I was about twelve years old fishing at the "Number 4" lake with my uncle, when I learned how to overcome fear. My uncle's nickname was "Buck Wild", because if he feared anything he never showed it. He was that crazy- type of CRAZY; the type of person you knew had a short circuit. Nevertheless, he was intimidating. I was more afraid to let him know what I was afraid of, more than just pretending not to be afraid of anything. I wanted him to know that I had "IT" in me; I had the ability to supersede all my fears just like him.
I was afraid of worms. The first time he dangled a live worm in front of me it made me gag. He took the worm and showed me how to put the bait on the hook. He made it seem so simple. After he demonstrated on his own pole, he told me to do the same with mine. I didn't understand why I couldn't just use the fake plastic bait, but I was too afraid of "Buck Wild" to ask. I sucked-up all my fear, took the slummy worm in my hand, and hooked it to my pole. I was mortified by the experience, at the time. But, I did it.
I cast my small pole into the water and waited. I waited for what seemed like an eternity, and finally I felt small tugs at the end of my pole. I had my first "bite". Surprisingly I became so anxious that I could barely callout my uncles' name. The tugging of the rope and the anticipation of what I'd pull from the water had me mesmerized. My uncle came over and told me to hold the pole steady and gently begin to roll the line towards me, so that I didn't break the line. Before I knew it there was a catfish about five inches long dangling from the bottom of my hook. The worm was devoured. My uncle looked at me and said, "Girl you're a natural! You the first one to catch a fish today!" I remember feeling bigger and better; feeling like I had accomplished something. Life is like that. You cast your bait and you hope to hook someone or something to it. However, if you live in distress, in fear that something or someone is out to cause you dismay, then you will never cast your bait with confidence and patience. You will forget the most profiting aspect of life: determination.

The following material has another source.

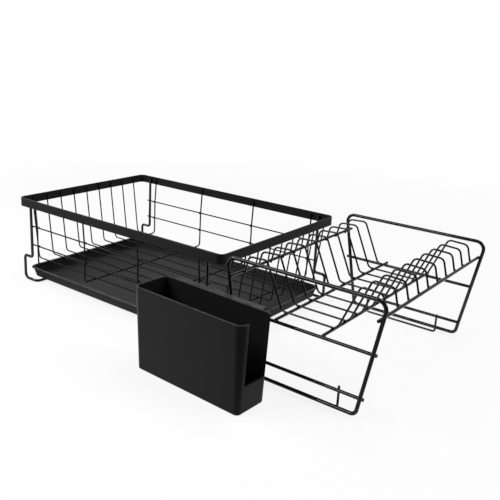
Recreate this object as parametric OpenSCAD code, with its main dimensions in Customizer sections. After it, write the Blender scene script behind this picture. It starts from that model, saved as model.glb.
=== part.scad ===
// Dish drying rack: a wire basket with a drip tray under it, a separate plate rack
// and a loose cutlery holder. The basket and the plate rack are welded from round wire.

/* [Basket] */
// Length of the basket over its rim band
basket_l = 434; // [350:1:530]
// Depth of the basket over its rim band
basket_w = 287; // [230:1:350]
// Height of the basket, from the ground to the top of the rim band
basket_h = 142.8; // [125:0.2:180]
// Height of the flat rim band
rim_h = 14; // [8:0.5:22]
// Thickness of the flat rim band
rim_t = 2; // [1:0.1:4]
// Outer radius of the band's four corners
rim_corner_r = 10; // [6:0.5:20]
// Distance from the top of the band down to the ends of the welded wires
wire_drop = 3; // [1:0.5:6]
// Height of the centre of the floor's cross wires above the ground
floor_z = 32.2; // [30:0.1:38]
// Depth that welded wires sink into each other
weld_sink = 0.1; // [0.05:0.01:0.15]

/* [Basket legs] */
// Diameter of the leg wire
leg_d = 4.6; // [3.5:0.1:5.6]
// Distance of the legs from the basket's ends
leg_inset = 26.5; // [20:0.5:40]
// Height of the knee where a leg steps outward
knee_z = 42.5; // [38:0.5:50]
// How far the legs step outward at the knee
knee_step = 20.5; // [18:0.5:26]
// How far the ground run lies inward of the stepped leg
ground_step = 31; // [24:0.5:40]
// How far a leg leans inward between its top and its knee
leg_lean = 0.4; // [0:0.1:1]

/* [Basket wires] */
// Number of wires that cross the basket's depth
cross_wires = 4; // [3:1:6]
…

If you ever listen to someone with fear talk you'll hear a lot of doubt. They'll constantly refer to potential catastrophes and any and everything negative of living that they can. Most of the time, they don't even realize that they're suffocating themselves with dismay; exhausting any opportunity to be positive. In fact, when you leave the conversation you're either in total agreement because you're in fear too, or you are in complete dismay that you allowed yourself to listen.
Several years ago I was sitting on the porch of my Mammo's house, and I was listening to "grown folks conversation". It was about five members of my family and they were talking about how much money they made, why they didn't make more, who was to blame, and just every thing that fell under "excuses". As a teenager, I listened intently. It was intriguing. I didn't know much about the difference of what they were saying, but what I did know is that the conversation was significant for some reason.
I reflect on the various excuses, relevant or not, that we're said that day and one word comes to mind: FEAR. They were in fear of demanding more for their life. It doesn't matter that they don't have a college degree. There's a backdoor to every front door; the key is finding how to get in. But, that takes real craft and dedication to the "cause". Cycles are broken by the renaissance of demand; the art of crafting something new- something beyond the typical. I'd rather be a starving artist laboring for something that defines me than working for the aspirations or fulfillment of someone else. It takes guts to starve; I'm not talking about ignorant starving, I'm talking about starving because you're determined to cast that bait and hook something substantial. It takes patience, it takes the right bait, and it takes the right location to catch the big game; it's circumstantial.
Circumstances can be created only when you set aside fear of the unknown. There is always consequence to casting your bait. Maybe you catch nothing, maybe you catch the wrong type of something; but maybe when you have the right bait, at the right time, with the right mindset to pull it in- you just might surpass the fear of what's coming out of the water at the end of your pole.
Fear is a weakness to LIVING. Snatch what you want out of life by crafting the right circumstances to achieve it.